I’ve been beyond blessed with editors. Nathalie Cooke was my editor for All the God-Sized Fruit and that was simply an incredible experience. Tim Lilburn edited Against Paradise. Brilliant, kind. And Doug Barbour was my editor for Blue Feast and it was so great working with someone I knew quite well. I knew what to expect with Doug as I’d had him as a poetry instructor in my undergrad. Sharp-eyed, passionate about the craft of poetry, and extremely supportive of the book.
7 - After having published more than a couple of titles over the past few years, do you find the process of book-making harder or easier?
It’s difficult, always difficult. But there’s joy too. Writing is what makes the world magic. ( I think I’m stealing all that from Duras…)
8 - When was the last time you ate a pear?
We forget to eat the pears very often in this house.

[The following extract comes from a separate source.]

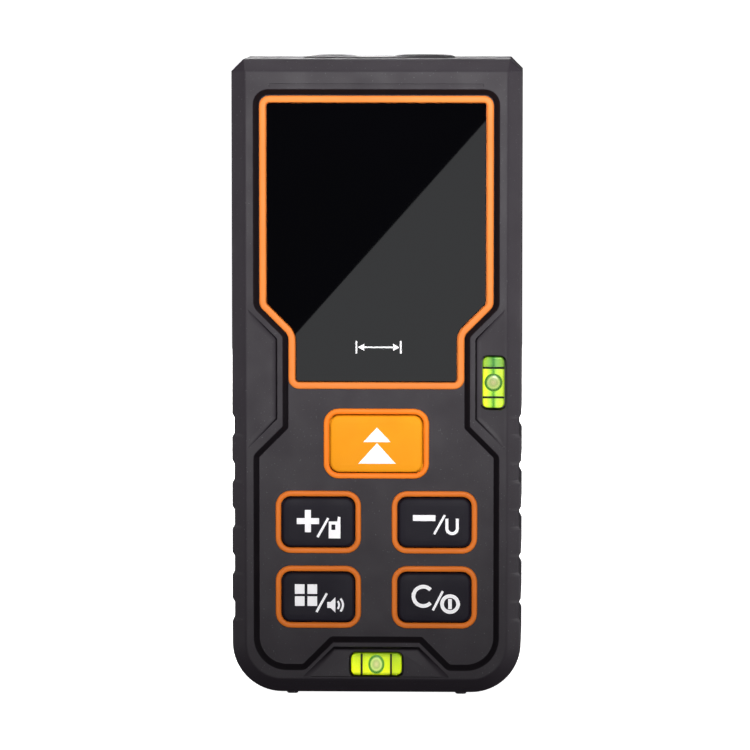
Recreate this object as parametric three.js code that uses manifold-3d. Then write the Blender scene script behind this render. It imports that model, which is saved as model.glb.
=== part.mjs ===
// Hand-held laser distance meter. Millimetres, +Z up the long axis, the display and keys face -Y.
// The origin is under the middle of the base, on the plane of the four base feet.
import * as THREE from 'three';
import { mergeVertices } from 'three/addons/utils/BufferGeometryUtils.js';
import Module from 'manifold-3d';

const wasm = await Module();
wasm.setup();

// ---- driving dimensions ----------------------------------------------------------------

const BODY = { width: 51, top: 112.2, bottom: 0.35, front: -13, back: 13, wall: 1.9 };
const CORNER = { bottomRadius: 8.8, topCut: 2.6 };
const CHAMFER = { size: 2.5, depth: 1.9 };
const REAR_ROUND = 2.6;
const SEAM = { front: 0.35, rear: 0.65 };
const RECESS = { floor: -11.9, slope: 1.1, width: 41.5, waist: 31.2, top: 106 };
const SHELL_INSIDE = { front: -10.1, back: 11.2 };
const FOOT = { x: 14.9, width: 2, length: 5, frontY: -8.4, rearY: 8.4 };
const NOTCH = { count: 5, first: 15, pitch: 8.18, height: 4.1, floorHeight: 2.7, depth: 0.45 };
const RIB = { crest: 0.85, panelDrop: 0.5, panelTop: 67.2, panelFoot: 44.1 };
const BEZEL = { width: 1.22, front: -12.55, back: -10.5, collarInset: 0.45, lip: 0.8 };
const LENS = { front: -12.25, back: -11.15, gap: 0.15 };
const WINDOW_EDGE = { wide: 20.6, waist: 15.5, bottom: 54.25, waistTop: 63.75, wideFoot: 68.85, top: 105.85 };
const VIAL_PANEL = { footHalf: 11.3, headHalf: 7.2, bottom: 3.9, top: 8 };
const KEY = { front: -13, gap: 0.2, bevel: 0.45, flange: 1 };
const KEY_BACK = { flangeFront: -9.9, flangeBack: -9.15, stemBack: -8.6, stemRadius: 1.4 };
const RING = { front: -12.5, back: -11.95, width: 1, radius: 2.6 };
const SMALL_KEY = { width: 15.1, height: 11.08 };
const MEASURE_KEY = { width: 18.6, height: 12.4 };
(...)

We’re too busy watching the drama of the pear – the way it turns from green, to yellow and then into a pale speckled ghost pear. There is the way the brown spots appear, the bruises., the gashes and in the summer flies will alight. We watch and watch, mesmerized, until it’s inedible. Rob, my husband, is a still life painter who has painted numerous pears.
I blame him entirely for my lack of pear eating.

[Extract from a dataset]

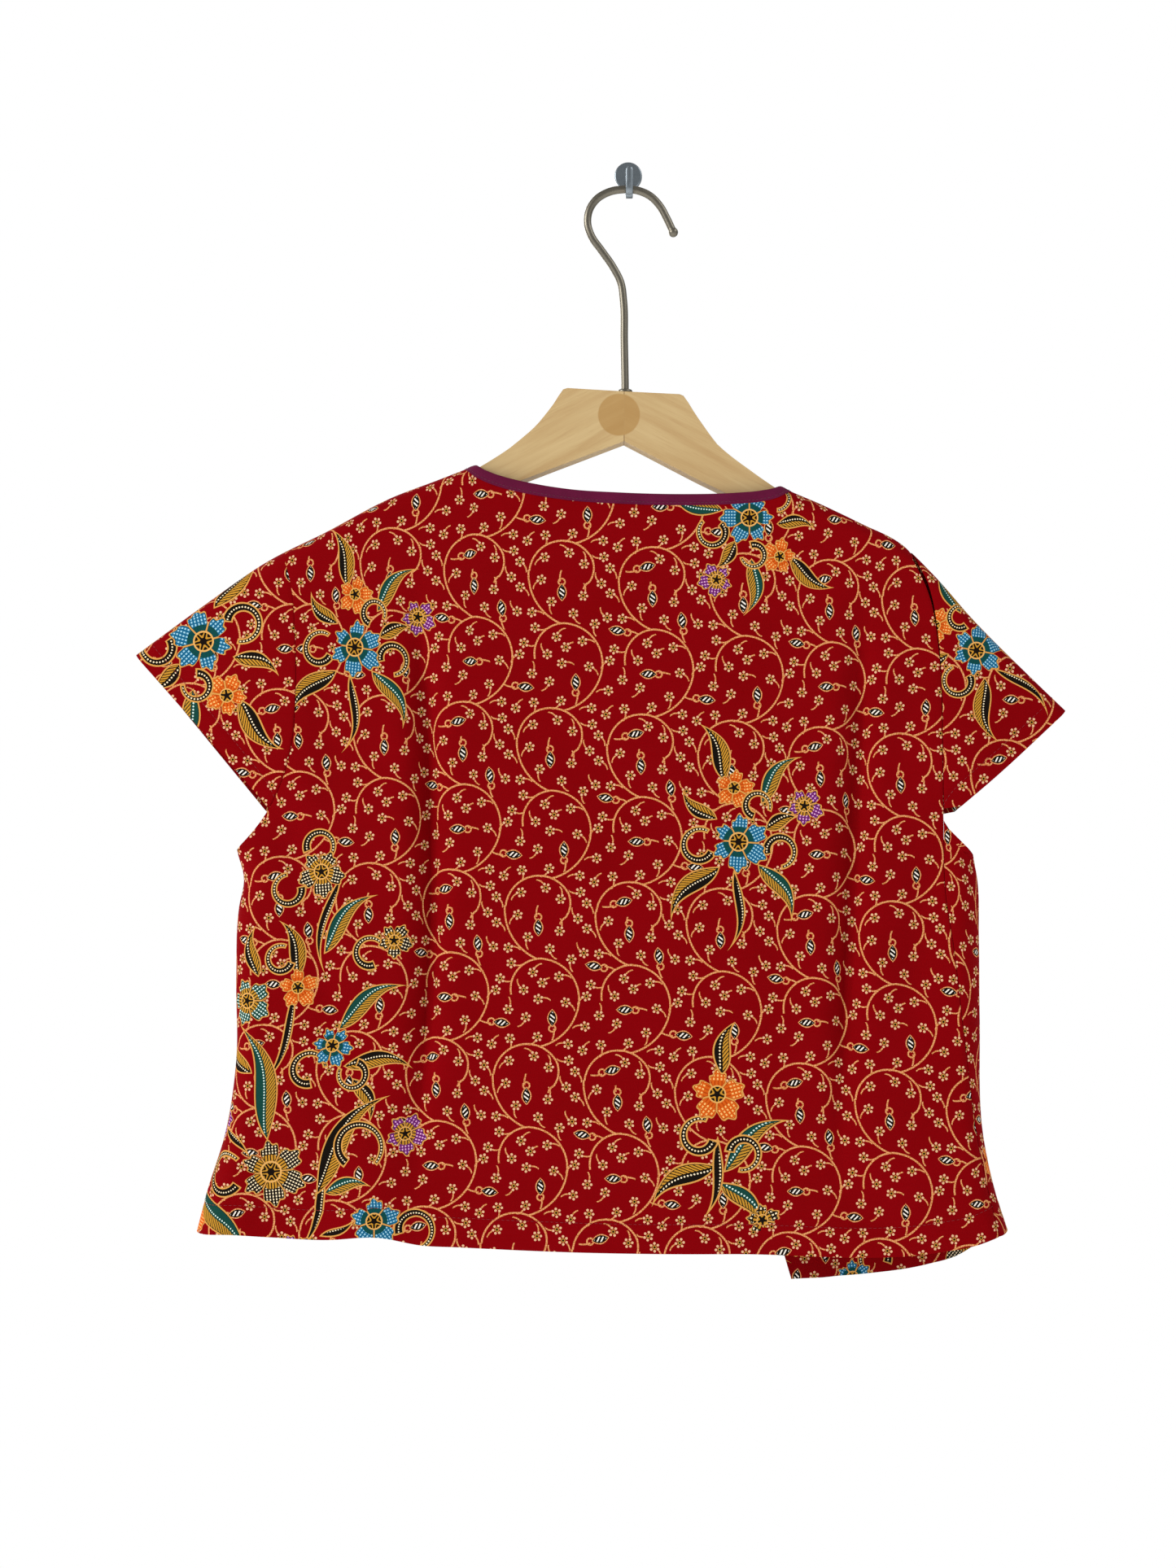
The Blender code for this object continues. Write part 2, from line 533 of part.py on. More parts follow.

9 - What is the best piece of advice you've heard (not necessarily given to you directly)?
Give. I’ve learned this from a few sources. During the editing of ATGSF, Nathalie Cooke recommended a book to me by Lewis Hyde called The Gift. But she also taught this by example. It’s also in Annie Dillard’s The Writing Life: “the impulse to keep to yourself what you have learned is not only shameful, it is destructive. Anything you do not give feely and abundantly becomes lost to you. You open your safe and find ashes.”
10 - How easy has it been for you to move between genres (poetry to non-fiction)? What do you see as the appeal?

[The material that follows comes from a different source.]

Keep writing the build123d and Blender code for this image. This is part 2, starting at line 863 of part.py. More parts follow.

It’s been a natural move to non-fiction. I can’t really say why, but I’ve lost heart for poetry. I hope it comes back. Perhaps I’m foolish to expect it to. There’s consolation in Roo Borson’s Upriver to Oishida. She talks about having ‘given up’ poetry twice, and then poetry replies: “Throw it Away, / it comes back. // Throw it away harder, / it still comes back.” So, I’ll see if it returns. It’s been quite a long while now…
11 - What kind of writing routine do you tend to keep, or do you even have one? How does a typical day (for you) begin?
I’ve always had a writing routine and I’m always strict about it. The routine has changed so many times since we had our daughter 9 years ago. And then we got her a puppy (black lab) in June so that’s forced yet another change. A good one though. I walk the dog in the morning in Terwillegar park – which is very similar to my childhood forest. Every day, it’s a different forest. The light is different, the leaves change colour, drift to the forest floor, slowly, over weeks. And now the beginning of the winter forest which has its own beauty. I look and look, drinking in every tree branch. Then home to write until it’s time to collect my daughter from school.
12 - When your writing gets stalled, where do you turn or return for (for lack of a better word) inspiration?
I turn to books – always to The Stream of Life by Clarice Lispector. To the work of Kristjana Gunnars, Annie Dillard, Helene Cixous, Margeurite Duras, Hannah Green, Susan Griffin. And then to many poets, Dahlia Ravikovitch, Anne Marie Macari, Eavan Boland, Denise Levertov, Marina Tsvetaeva, Phyllis Webb and more of course.
14 - David W. McFadden once said that books come from books, but are there any other forms that influence your work, whether nature, music, science or visual art?
I’m most influenced by visual art, especially since I live with a still life artist. We’re obsessed with objects, with still life, but we both love pouring over art books, all kinds of art. On the floor of my study right now I have books on Vermeer, Cy Twombly, Leonor Fini, and a couple of colour theory books. Also Reading Women – images of women reading, from Simone Martini’s Annunciation, to Eve Arnold’s photograph of Marilyn Munroe Reading Ulysses.
15 - What other writers or writings are important for your work, or simply your life outside of your work?
(I think I sort of answered this in number 12?…)
16 - What would you like to do that you haven't yet done?
The most important thing to do will be to drink more champagne. I don’t want to have regrets, as John Maynard Keynes did. (“My only regret in life is that I did not drink more champagne”)
17 - If you could pick any other occupation to attempt, what would it be? Or, alternately, what do you think you would have ended up doing had you not been a writer?
I would attempt to become a visual artist – though I’m not nearly talented enough to succeed. If I’d not become a writer I would have ended up as a librarian type – answering reference questions, digging and delving. Trying to find that next perfect book for someone.
18 - What made you write, as opposed to doing something else?
I’ll quote Duras: “No matter what I say, I will never discover why one writes and how one doesn’t write.”
19 - What was the last great book you read? What was the last great film?
Housekeeping by Marilynne Robinson.
We watch a lot of cartoons in this house, sadly. But The Cat Returns was excellent.
20 - What are you currently working on?
I’m working on a long piece about the possibility of a woman art forger. I’m attempting to push the boundaries of creative non-fiction (who isn’t these days?). I’ve really just begun so I’m at that fearful, elated, wild and somewhat incomprehensible stage when it comes to explaining anything about it.